As Jesus looked up, he saw the rich putting their gifts into the temple treasury. He also saw a poor widow put in two very small copper coins. “Truly I tell you,” he said, “this poor widow has put in more than all the others. All these people gave their gifts out of their wealth; but she out of her poverty put in all she had to live on.”-Luke 21:1-4
Put that in the context of what we give to others. The widow gave until it hurt, the rich gave out of their richness. Are our unused leftovers really the best we can do? Is that doing the hard work of denying ourselves more so that we can give completely openhandedly? Do we honor Jesus in the highest way when all we are willing to contribute is our overabundance of junk? Don’t think I’m lecturing you on this one, this is a big fat note to self.

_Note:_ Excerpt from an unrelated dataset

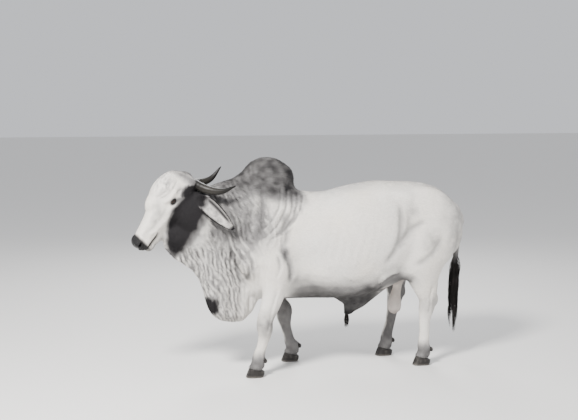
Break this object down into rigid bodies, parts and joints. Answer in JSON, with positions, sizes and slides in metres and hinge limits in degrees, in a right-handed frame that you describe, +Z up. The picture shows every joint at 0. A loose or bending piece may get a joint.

3. It just shows me how #blessed I am:
Oh, how often do I reduce my changed perspective after working with people outside of my zone of comfort to this? This is when blind spots turn from stupid ignorant underlying beliefs to dangerous, destructive core principles. Material and monetary abundance have absolutely no correlation with God’s blessing on us. If it did, we are telling the majority of the world that God just doesn’t care as much about them, which simply put, ain’t true.
“Believers in humble circumstances ought to take pride in their high position. 10 But the rich should take pride in their humiliation—since they will pass away like a wild flower. 11 For the sun rises with scorching heat and withers the plant; its blossom falls and its beauty is destroyed. In the same way, the rich will fade away even while they go about their business.”- James 1:9-11
Did you catch that? Stuff is not the reward to those who love Jesus. In fact, the poor are higher on this totem pole of faith than the rich. Why? Because more often than not, our possessions can quickly become the very things that seek to destroy and distract us from our actual blessings. The comforts of this world are the very things that can assuage me in to a false sense that I don’t need God, instead of the daily, hourly or even minute by minute reminder that only the pangs of hunger and the lack of shelter can give.
“Listen, my dear brothers and sisters: Has not God chosen those who are poor in the eyes of the world to be rich in faith and to inherit the kingdom he promised those who love him?”-James 2:5
The faith of our impoverished brothers and sisters around the globe is the kind of faith that impresses God, not the miserly, tight fisted confidence of his spoiled kids. I’ll trust you God when I’m full, start taking things away and that’s when my faith gets shaky. But true faith gets richer in depth and color when our bellies and bodies ache for hunger and warmth. When those eyes turn to the heavens, this stuff gets real. The kingdom moves frenetically at the sound of the cries of those saints.
So, what do we do with this all? It’s easy to take this as a call to sell everything, move off the grid, and seek out poverty a la David Platt or Francis Chan. For some, that may be the exact thing He is calling us to. I don’t think that’s the only point of what Christ is saying, but I do think we have to do a few things as we wrestle with this tension:
- Start giving our best away: Don’t stop giving away all the stuff we don’t use anymore, but start looking for ways to give that hurt too. It’s Cross work, Holy Spirit training that will get us to this point where that insatiable American need for more is replaced with a kingdom minded perspective of consuming less in order to give more.
- Margin, margin, margin: We like to live our lives to the edge of everything: our time, our finances, our square footage. We cannot give more until we have the room and space. At some point, we’ve got to take our name out of the rat race and get off the hamster wheel of busyness, stress and debt so that we can dip deeper in to our pockets and our hearts.
- Pray: We can’t merely do some magic behavioral modifications and call it a day. We’re only going to get this thing even semi-close to right through the power of the Holy Spirit. I can never, on my own accord, be less selfish or less of a consumer. Our American culture is shiny and glittery and the shelves of Target are all aiming their sights at my friends and me. This place is gunning for us and won’t stop. It’s only an act of God moving within me that is going to keep me from getting hit by another tranquilizer dart of comfort and excess.
This stuff is so stinking hard. Sometimes I just wonder how my faith would be different had I been born in the majority of the world, where hunger and poverty is as much the norm as abundance and excess is here. God has just encouraged me as I’ve watched numerous Christian authors and my friends repeatedly echoing the same things, I want to live with less so I can give more. Let’s do this thing together. Let’s make radical choices and come up with crazy, hair brained schemes about how to fix the mess we’ve created.
Your turn: what’s the hardest part of this all for you? What is your biggest struggle in the chasm between doing the stuff God says to do and living out the American dream?